Ideological Survival
Thoughts on Bell’s work "End of Ideology"
Bell suggested that the ideologies that were current in the nineteenth centuries would disappear in favour of a technocratic approach. He called himself an economist and argued that approaches at characterizing and applying party directives and philosophy had come to an end; technological advancements would be lead the populace instead. The post war status quo was defended and functionaries would through technological advancements advance the system, instead of debating over political directives and designs but because of the ensuing discontent among youth movements, extremist policies rose in certain countries. Their motives may have been to discredit the status quo established by former colonial powers. Countries with questionable leadership policies in the seventies, affecting the civil flights of other nations were reason to suspect that political ideologies had not been exhausted.

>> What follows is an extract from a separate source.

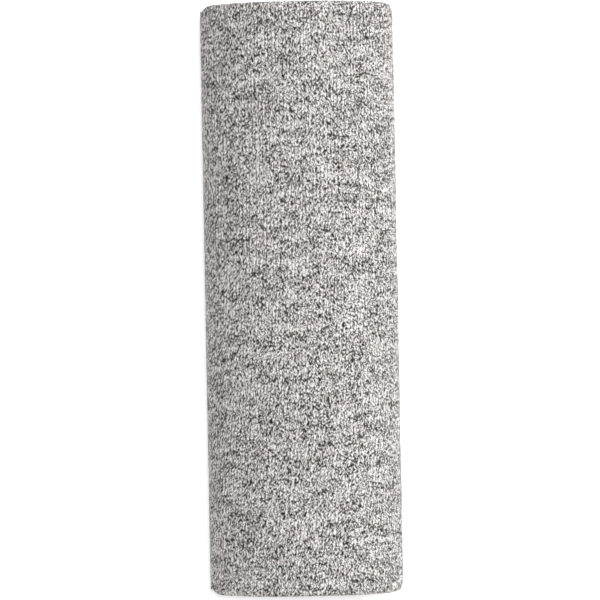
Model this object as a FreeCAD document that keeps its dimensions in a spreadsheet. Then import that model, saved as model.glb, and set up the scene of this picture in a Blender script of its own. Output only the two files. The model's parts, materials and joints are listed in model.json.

By ideology, the design of a Utopian state or society was intended. If ideology was not needed then one could assume that only cosmetic changes would occur to change government directives slightly. Critics state that this was an attempt to rule out agreements favouring political change; that those in power would love to see a continuity of laws favouring an influx of resources to feed industrial commitments.
The end of ideology had been in some way predicted by Karl Marx who referred to a classless society emerging from a capitalistic one once the state had reached advancement. Burnham, a journalist suggested that social and political change would be the product of scientific advancements in a computer, space-flight age. One only has to look at the creation of NASA and it quest for life in space program, that does not need a particular ideology, the program will likely continue no matter what the nature of American domestic policies are.
Perhaps Bell’s pessimism was what probably prompted him to negate an ideological search, saying in his book the End of Ideology, that his generation found wisdom in pessimism and despair, that there were few true heroes for change left. His generation had after all experienced the desecration of millions of innocent lives. He doubted that an ebb in causes and drives occurred for the lack of knowing who to fight like Gramsci who fought the bourgeois economic model and others fought the threat of the spread of fascism and Stalinism in post war Europe.